POD=$(kubectl -n monitoring get pod -l app.kubernetes.io/name=grafana -o jsonpath='{.items[0].metadata.name}')

# Why is the grafana container exiting?
kubectl -n monitoring logs $POD -c grafana --previous --tail=200

# Pod-level events:
kubectl -n monitoring describe pod $POD | tail -40

Read the previous container logs, because the live container is in backoff and has no logs of its own.

Common patterns:

Log signature Likely cause See
pq: no pg_hba.conf entry for host ... Postgres rejecting the new source IP pg_hba runbook
dial tcp <postgres-ip>:5432: i/o timeout Network reachability, firewall, or Postgres down check nc -vz <ip> 5432, ssh and systemctl status postgresql@16-main
Error parsing config file ... grafana.ini ConfigMap rolled out by Reloader has a typo kubectl -n monitoring describe cm kube-prometheus-stack-grafana and revert in Git
failed to load plugin GF_INSTALL_PLUGINS references a plugin that is no longer compatible with the Grafana image version pin the plugin or upgrade Grafana

Fix

Once the underlying cause is fixed, kick the pod to skip the backoff window:

kubectl delete pod -n monitoring \
  -l app.kubernetes.io/name=grafana
kubectl wait pod -n monitoring \
  -l app.kubernetes.io/name=grafana --for=condition=Ready --timeout=120s

Note on the ConfigMap being ArgoCD-managed

kube-prometheus-stack-grafana is reconciled by ArgoCD. Editing the ConfigMap in-cluster will be reverted on next sync.

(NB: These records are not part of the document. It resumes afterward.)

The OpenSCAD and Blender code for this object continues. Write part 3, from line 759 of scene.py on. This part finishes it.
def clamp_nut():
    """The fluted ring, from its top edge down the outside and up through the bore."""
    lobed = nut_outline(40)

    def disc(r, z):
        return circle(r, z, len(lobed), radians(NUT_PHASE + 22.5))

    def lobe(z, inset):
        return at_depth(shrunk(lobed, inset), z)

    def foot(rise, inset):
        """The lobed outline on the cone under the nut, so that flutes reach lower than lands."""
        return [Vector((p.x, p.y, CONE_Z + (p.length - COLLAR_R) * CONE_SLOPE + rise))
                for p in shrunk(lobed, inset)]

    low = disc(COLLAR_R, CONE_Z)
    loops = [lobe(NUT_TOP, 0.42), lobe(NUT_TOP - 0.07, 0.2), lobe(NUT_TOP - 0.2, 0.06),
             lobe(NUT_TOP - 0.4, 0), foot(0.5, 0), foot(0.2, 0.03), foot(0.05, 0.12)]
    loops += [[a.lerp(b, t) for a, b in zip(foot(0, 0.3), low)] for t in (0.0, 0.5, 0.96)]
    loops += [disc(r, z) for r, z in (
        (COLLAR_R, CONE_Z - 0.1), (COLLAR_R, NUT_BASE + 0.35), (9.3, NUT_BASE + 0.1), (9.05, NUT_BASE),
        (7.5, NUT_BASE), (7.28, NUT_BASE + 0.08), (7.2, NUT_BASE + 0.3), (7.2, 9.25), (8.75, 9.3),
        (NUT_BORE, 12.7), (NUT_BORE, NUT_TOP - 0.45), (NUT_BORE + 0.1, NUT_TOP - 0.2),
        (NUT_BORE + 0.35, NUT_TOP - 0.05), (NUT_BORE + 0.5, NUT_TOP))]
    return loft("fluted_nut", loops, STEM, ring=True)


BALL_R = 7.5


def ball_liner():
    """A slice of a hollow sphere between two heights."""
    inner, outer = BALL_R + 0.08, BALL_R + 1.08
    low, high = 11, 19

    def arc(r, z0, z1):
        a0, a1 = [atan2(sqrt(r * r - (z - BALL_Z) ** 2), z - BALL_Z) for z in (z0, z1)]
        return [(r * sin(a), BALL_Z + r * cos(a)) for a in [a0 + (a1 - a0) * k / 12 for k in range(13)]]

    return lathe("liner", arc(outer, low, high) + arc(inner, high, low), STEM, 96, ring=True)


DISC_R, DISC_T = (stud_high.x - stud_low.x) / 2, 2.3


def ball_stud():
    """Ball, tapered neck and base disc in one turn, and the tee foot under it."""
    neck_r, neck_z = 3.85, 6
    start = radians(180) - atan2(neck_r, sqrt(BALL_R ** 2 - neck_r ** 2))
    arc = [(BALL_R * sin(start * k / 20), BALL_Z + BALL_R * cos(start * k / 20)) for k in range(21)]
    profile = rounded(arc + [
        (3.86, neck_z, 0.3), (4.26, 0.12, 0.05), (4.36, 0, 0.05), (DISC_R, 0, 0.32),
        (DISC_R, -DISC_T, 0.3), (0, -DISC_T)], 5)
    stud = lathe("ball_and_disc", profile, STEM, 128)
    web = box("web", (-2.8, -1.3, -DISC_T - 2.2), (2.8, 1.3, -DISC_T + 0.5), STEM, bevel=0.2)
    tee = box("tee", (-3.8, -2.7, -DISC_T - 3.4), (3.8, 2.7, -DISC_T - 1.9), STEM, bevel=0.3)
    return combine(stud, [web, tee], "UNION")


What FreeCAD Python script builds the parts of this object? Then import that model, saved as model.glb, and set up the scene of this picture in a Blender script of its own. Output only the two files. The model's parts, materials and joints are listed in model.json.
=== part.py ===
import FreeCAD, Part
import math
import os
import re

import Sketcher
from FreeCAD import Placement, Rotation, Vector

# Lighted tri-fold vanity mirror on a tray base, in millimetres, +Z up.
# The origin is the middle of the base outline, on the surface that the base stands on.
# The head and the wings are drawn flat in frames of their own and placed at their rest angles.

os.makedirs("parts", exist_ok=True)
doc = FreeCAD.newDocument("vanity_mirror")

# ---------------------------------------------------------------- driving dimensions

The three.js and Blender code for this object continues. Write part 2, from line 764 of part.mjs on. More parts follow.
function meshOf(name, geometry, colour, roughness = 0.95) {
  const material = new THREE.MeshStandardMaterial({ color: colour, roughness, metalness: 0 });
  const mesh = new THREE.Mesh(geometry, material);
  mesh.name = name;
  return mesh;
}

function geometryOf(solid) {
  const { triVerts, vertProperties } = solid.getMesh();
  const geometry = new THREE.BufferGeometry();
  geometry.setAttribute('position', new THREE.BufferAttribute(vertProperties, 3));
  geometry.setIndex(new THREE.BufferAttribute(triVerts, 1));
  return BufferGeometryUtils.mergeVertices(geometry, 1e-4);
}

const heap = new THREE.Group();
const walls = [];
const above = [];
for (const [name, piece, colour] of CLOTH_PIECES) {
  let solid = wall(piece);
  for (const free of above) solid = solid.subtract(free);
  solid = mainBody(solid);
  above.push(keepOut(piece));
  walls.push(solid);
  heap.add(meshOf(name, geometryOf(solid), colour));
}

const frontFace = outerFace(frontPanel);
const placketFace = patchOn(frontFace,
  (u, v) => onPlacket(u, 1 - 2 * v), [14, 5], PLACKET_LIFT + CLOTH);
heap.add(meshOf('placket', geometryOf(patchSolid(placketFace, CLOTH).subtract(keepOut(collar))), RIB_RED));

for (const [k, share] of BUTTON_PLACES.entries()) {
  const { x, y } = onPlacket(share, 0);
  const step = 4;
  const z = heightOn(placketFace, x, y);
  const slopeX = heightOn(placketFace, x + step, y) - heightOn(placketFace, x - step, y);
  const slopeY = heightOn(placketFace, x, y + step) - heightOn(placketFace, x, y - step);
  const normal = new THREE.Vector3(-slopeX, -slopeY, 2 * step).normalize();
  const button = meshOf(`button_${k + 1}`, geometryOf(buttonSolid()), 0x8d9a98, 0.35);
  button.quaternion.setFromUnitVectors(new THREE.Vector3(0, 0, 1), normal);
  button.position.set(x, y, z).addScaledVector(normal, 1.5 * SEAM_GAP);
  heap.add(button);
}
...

If the fix is a config change, do it in the Helm values in Git and let ArgoCD apply it. Direct kubectl edit is fine only as a temporary mitigation, and you should pause the ArgoCD app before doing so:

argocd app set kube-prometheus-stack --sync-policy none
# ... edit ...
# put the same change in Git, then:
argocd app set kube-prometheus-stack --sync-policy automated
argocd app sync kube-prometheus-stack

Reloader interaction

The pod has reloader.stakater.com/auto: "true". Any change to the ConfigMap or the linked Secret (grafana-secrets, kube-prometheus-stack-grafana) will trigger a rollout. If Grafana started crashing right after a quiet ConfigMap or Secret change, that is your trigger window.